Я записала координаты Полины, и тут как раз зазвонил мой мобильник, и усталый голос домоправительницы сообщил, что приехал Антон Зиновьевич и просит меня пройти к нему в кабинет. Я предположила, что для этого могут быть две причины: или у него заболела после самолета голова, и он хочет, чтобы я сделала массаж, или он решил ублажить мать и быстренько поработать фотомоделью, чтобы скорее с этим делом покончить. Поэтому я вернула Веру Дмитриевну в спальню, взяла сумку с массажными кремами, положила туда фотокамеру и отправилась по вызову. Но когда в кабинете, кроме самого хозяина, я обнаружила Павла Петровича, с весьма сумрачным видом сидевшего в кресле, я поняла, что, скорее всего, меня вызвали по поводу ночного происшествия с молодой хозяйкой дома. И опять я ошиблась.

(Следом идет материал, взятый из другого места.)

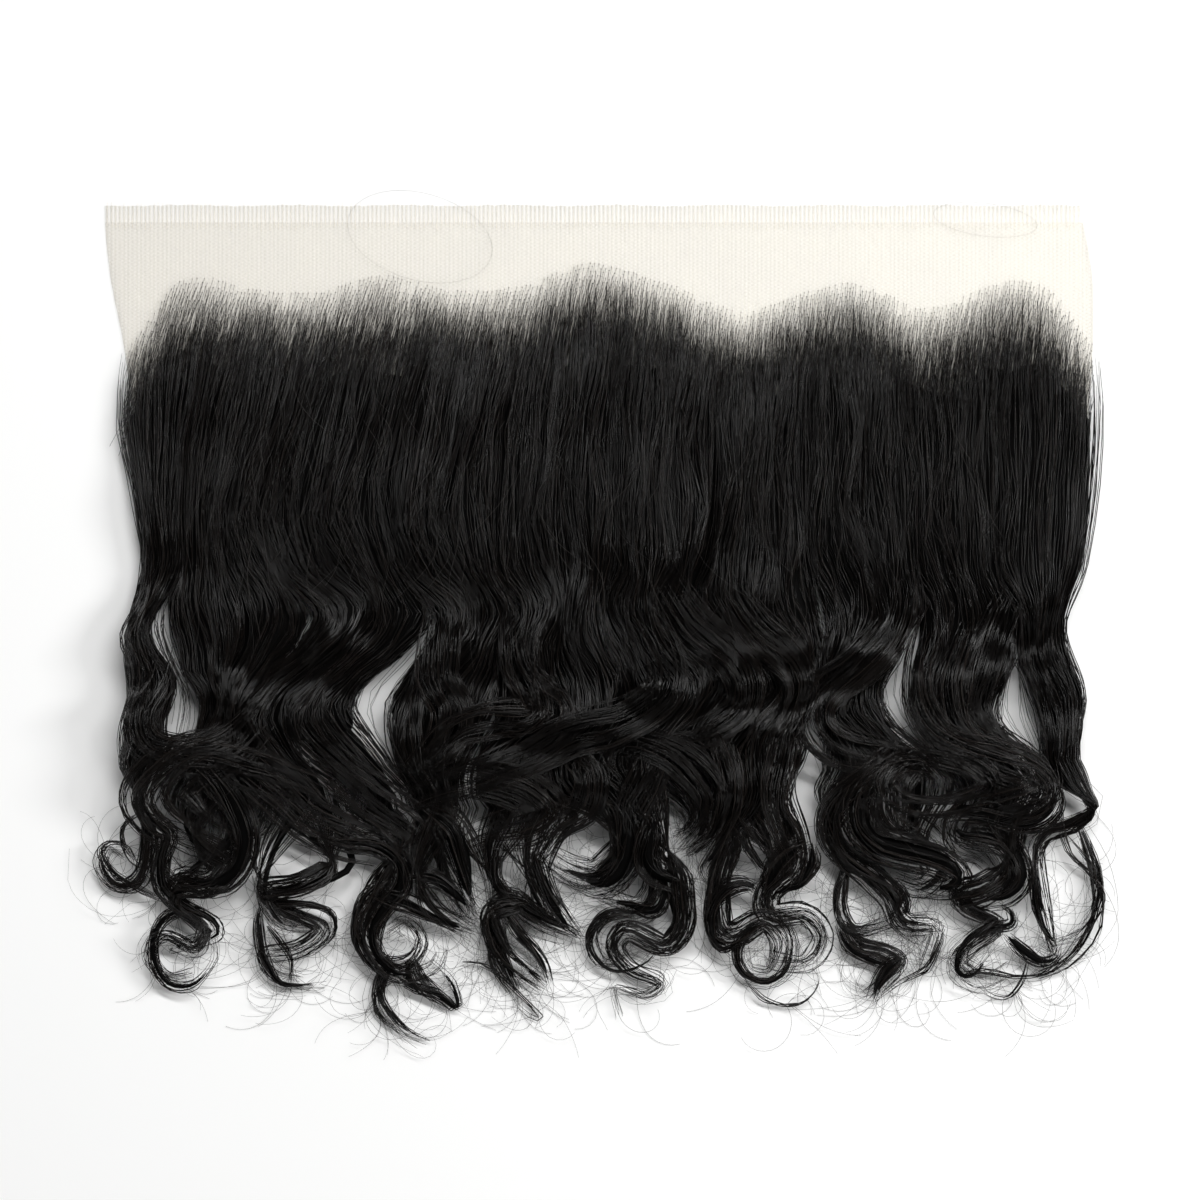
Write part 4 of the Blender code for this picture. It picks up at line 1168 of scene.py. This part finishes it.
def strayLoops():
    batch = StrandBatch()
    count = strayLook["points"]
    for centreX, centreY, halfX, halfY, tilt in strayLook["loops"]:
        turn = np.linspace(-0.3, 2 * np.pi + 0.2, count)
        grow = 1 + 0.04 * np.sin(2 * turn + 1)
        px = centreX + halfX * np.cos(turn) * grow
        py = centreY + halfY * np.sin(turn) * grow + tilt * (px - centreX)
        x = (px - photo["middleX"]) * photo["metresPerPixel"]
        y = (photo["hairlineY"] - py) * photo["metresPerPixel"]
        z = frontal["laceTop"] + 0.0004 + 0.0003 * np.sin(3 * turn)
        radii = np.full((1, count), strayLook["radius"])
        batch.add(np.stack([x, y, z], -1)[None], radii, np.array([0.8]))
    batch.make("stray_loops", fineHair)


strayLoops()
print("stray loops done")


laceLook = {
    "seed": 31,
    "thickness": 0.00025,
    "height": 0.0003,
    "cellPitch": 0.0011,        # of the net's pattern, in metres
    "ribPitch": 0.00145,
    "ribRadius": 0.00005,
    "ribRings": 6,
    "stripDepth": 0.0062,       # of the ribbed front strip
    "columns": 120,
    "rows": 24,
    "fray": 0.0004,
    "down": [-0.105, -0.050, 0.000, 0.080, 0.200, 0.397],
    "left": [-1.040, -1.035, -1.025, -1.000, -0.975, -0.930],
    "right": [0.965, 0.980, 0.990, 0.990, 0.975, 0.930],
    # The dark net colour is the low end of both the net's own blotches and a painted shade towards
    # the left
    "netDarkAndShade": (0.65, 0.60, 0.50, 1),
    "netLight": (0.87, 0.82, 0.70, 1),
    "thread": (0.86, 0.80, 0.70),
}


def laceFinish():
    finish, tree, shader = newMaterial("laceNet")
    where = addNode(tree, "ShaderNodeTexCoord", {}, {}, 3)
    x = addNode(tree, "ShaderNodeSeparateXYZ", {}, {0: where})
    y = Wire(tree, x.socket.node.outputs[1])

    def wave(along):
        return along.math("SINE", along)

    turn = 2 * math.pi / laceLook["cellPitch"]
    slant = 0.5 * math.sqrt(3)
    net = (wave(x * turn) + wave(x * (-0.5 * turn) + y * (slant * turn))      # crossed into cells
           + wave(x * (-0.5 * turn) - y * (slant * turn))) * 0.2 + 0.5
    rib = wave(x * (2 * math.pi / laceLook["ribPitch"])) * 0.5 + 0.5
    front = y > frontal["laceFront"] - laceLook["stripDepth"]
    cover = front * (rib * 0.14 + 0.06) + (1.0 - front) * (net * 0.06 + rib * 0.07 + 0.13)
    cloud = blotches(tree, 60.0, 4.0)
    # The colour mix also runs with x, so the net is darker towards the left: painted shade, added
    # to its own blotches
    setSockets(tree, shader, {
        "Alpha": cover + (cloud - 0.5) * 0.06,
        "Base Color": mixColours(tree, cloud + x * 2.0, laceLook["netDarkAndShade"], laceLook["netLight"]),
        "Roughness": 0.85,
        "Specular IOR Level": 0.2})
    return finish


def threadFinish():
    finish, tree, shader = newMaterial("laceThread")
    dark = tuple(0.93 * part for part in laceLook["thread"]) + (1,)
    setSockets(tree, shader, {
        "Base Color": mixColours(tree, blotches(tree, 25.0, 3.0), dark, (*laceLook["thread"], 1)),
        "Roughness": 0.8})
    return finish


def laceSheet():
    look = laceLook
    form = bmesh.new()
    bmesh.ops.create_grid(form, x_segments=look["columns"], y_segments=look["rows"], size=0.5)
    for vert in form.verts:
        u, v = vert.co.x + 0.5, 0.5 - vert.co.y      # v runs from the front edge to the back edge
        down = look["down"][0] + (look["down"][-1] - look["down"][0]) * v
        left = float(throughRows(look["down"], look["left"], down)) * frontal["halfWidth"]
        right = float(throughRows(look["down"], look["right"], down)) * frontal["halfWidth"]
        frayed = 1.2 + 0.5 * math.sin(57 * u) + 0.5 * math.sin(331 * u + 1)
        front = frontal["laceFront"] - look["fray"] * frayed
        back = -frontal["laceReach"]
        swell = 0.00012 * math.sin(9 * u + 4 * v) + 0.0001 * math.sin(23 * u - 11 * v)
        vert.co = (left + (right - left) * u, front + (back - front) * v, look["height"] + swell)
    piece = makePiece("lace_sheet", toMesh(form, "lace_sheet"), laceFinish())
    wall = piece.modifiers.new("wall", "SOLIDIFY")
    wall.thickness = look["thickness"]
    wall.offset = 1.0
    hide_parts("lace_panel")
    return piece


def laceRibs():      # the raised ribs of the front strip and the cut ends of its threads
    look = laceLook
    rng = np.random.default_rng(look["seed"])
    left = look["left"][0] * frontal["halfWidth"]
    right = look["right"][0] * frontal["halfWidth"]
    x = np.arange(left + 0.001, right - 0.001, look["ribPitch"])
    count, rings = len(x), look["ribRings"]
    t = np.linspace(0, 1, rings)[None, :]
    wobble = rng.normal(0, 0.00012, (count, rings))
    front = frontal["laceFront"] - 0.0004 + rng.uniform(0, 0.0014, (count, 1))
    y = front - t * rng.uniform(0.0075, 0.0090, (count, 1))
    proud = 0.00008 * np.abs(rng.normal(0, 1, (count, rings)))
    z = look["height"] + look["thickness"] + 0.00002 + proud
    batch = StrandBatch()
    paths = np.stack([x[:, None] + wobble, y, z], -1)
    batch.add(paths, look["ribRadius"] * np.ones((count, rings)), rng.uniform(0, 1, count))
    return batch.make("lace_ribs", threadFinish())


sheet = laceSheet()
ribs = laceRibs()
print("lace done")


studio = {
    "floorSize": 3.0,
    "floorDrop": 0.0002,        # just under the hair, in metres
    "floorColour": (0.93, 0.93, 0.925, 1),
    "skyLight": 0.09,
    "aim": (-0.0037, -0.1065, 0.0),
    # name, watts, width and depth in metres, place
    "lights": [
        ("frontStrip", 27.6, 1.5, 0.26, (0.40, 0.74, 1.68)),
        ("rearStrip", 1.2, 0.8, 0.20, (0.10, -0.80, 0.85)),
        ("rightStrip", 14.6, 0.25, 0.6, (1.30, 0.00, 0.98)),
        ("leftStrip", 3.2, 0.25, 0.6, (-1.20, -0.10, 1.10)),
    ],
    "cameraHeight": 1.8,
    "sensor": 36.0,             # width, in millimetres
}


def stageAndLight():
    form = bmesh.new()
    bmesh.ops.create_grid(form, x_segments=1, y_segments=1, size=studio["floorSize"])
    bmesh.ops.translate(form, verts=form.verts, vec=(0, 0, -studio["floorDrop"]))
    mesh = bpy.data.meshes.new("floor")
    form.to_mesh(mesh)
    form.free()
    finish, tree, shader = newMaterial("paleFloor")
    setSockets(tree, shader, {
        "Base Color": studio["floorColour"], "Roughness": 0.9, "Specular IOR Level": 0.1})
    mesh.materials.append(finish)
    floor = bpy.data.objects.new("floor", mesh)
    bpy.context.scene.collection.objects.link(floor)

    for name, energy, wide, deep, place in studio["lights"]:
        lamp = bpy.data.lights.new(name, "AREA")
        lamp.energy, lamp.shape, lamp.size, lamp.size_y = energy, "RECTANGLE", wide, deep
        light = bpy.data.objects.new(name, lamp)
        light.location = place
        aim = mathutils.Vector([to - at for to, at in zip(studio["aim"], place)])
        light.rotation_euler = aim.to_track_quat("-Z", "Y").to_euler()
        bpy.context.scene.collection.objects.link(light)
    world = bpy.data.worlds.new("studio")
    world.use_nodes = True
    setSockets(world.node_tree, world.node_tree.nodes["Background"], {
        "Color": (1, 1, 1, 1), "Strength": studio["skyLight"]})
    bpy.context.scene.world = world
    bpy.context.scene.view_settings.view_transform = "Standard"


def photoCamera():      # straight above, with the photograph's frame
    lens = bpy.data.cameras.new("camera")
    frameWidth = photo["size"] * photo["metresPerPixel"]
    lens.sensor_width = studio["sensor"]
    lens.lens = lens.sensor_width * studio["cameraHeight"] / frameWidth
    camera = bpy.data.objects.new("camera", lens)
    middle = photo["size"] / 2
    camera.location = ((middle - photo["middleX"]) * photo["metresPerPixel"],
                       (photo["hairlineY"] - middle) * photo["metresPerPixel"],
                       studio["cameraHeight"])
    bpy.context.scene.collection.objects.link(camera)
    bpy.context.scene.camera = camera


stageAndLight()
photoCamera()
print("stage done")
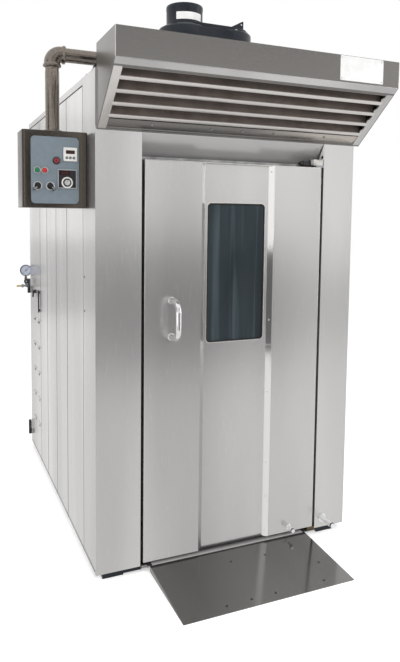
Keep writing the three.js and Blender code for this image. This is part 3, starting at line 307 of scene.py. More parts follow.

Антон Зиновьевич, поздоровавшись и поинтересовавшись здоровьем своей маменьки, вдруг резко переменил тему.
– Ну-с, уважаемая Елизавета Петровна, мы вот тут с Павлом Петровичем хотим разгадать одну загадку. Может быть, вы нам поможете? Представьте себе ситуацию: врач-хирург высшей категории, блестящий специалист, без пяти минут кандидат наук, вдруг ни с того ни с сего решает провести свой заслуженный трудовой отпуск в роли сиделки-массажистки при лежачей больной… Что могло послужить причиной такого неординарного поступка? Как вы думаете?
Антон Зиновьевич смотрел на меня тяжелым, как металлический пресс, взглядом, под которым особы более нервные, чем я, вполне могли бы обмочить штанишки от страха. Итак, полный провал… Фиаско… Финита ля комедия. Оставалось лишь сохранить хорошую мину при плохой игре и постараться выбраться из этого шикарного дома без больших моральных и физических потерь. Если честно, было обидно, что я так и не выяснила, кто все-таки отправил на тот свет Марию Эрнестовну, хотя кое-какие предположения у меня уже появились.
– Причиной послужила музыкальная школа, – ответила я со вздохом, – вернее, плата за нее…
Мужчины удивленно переглянулись, и Антон Зиновьевич сказал:
– Пожалуйста, с этого места поподробнее…
И я рассказала все: и про обещанную в журнале премию, которую хотел получить Константин, чтобы оплатить уроки музыки для моих племянников, и про наш с ним план, и про то, как мне пришлось обманывать сестру, и про свою нелегальную деятельность в качестве папарацци.
Закончив свой несколько сумбурный рассказ, я приготовилась услышать от господина Шадрина негодующее «Фас!», а далее должен был последовать дивертисмент в исполнении начальника охраны с утробным рычанием, топтанием моего фотоаппарата и последующим выкидыванием меня из поместья.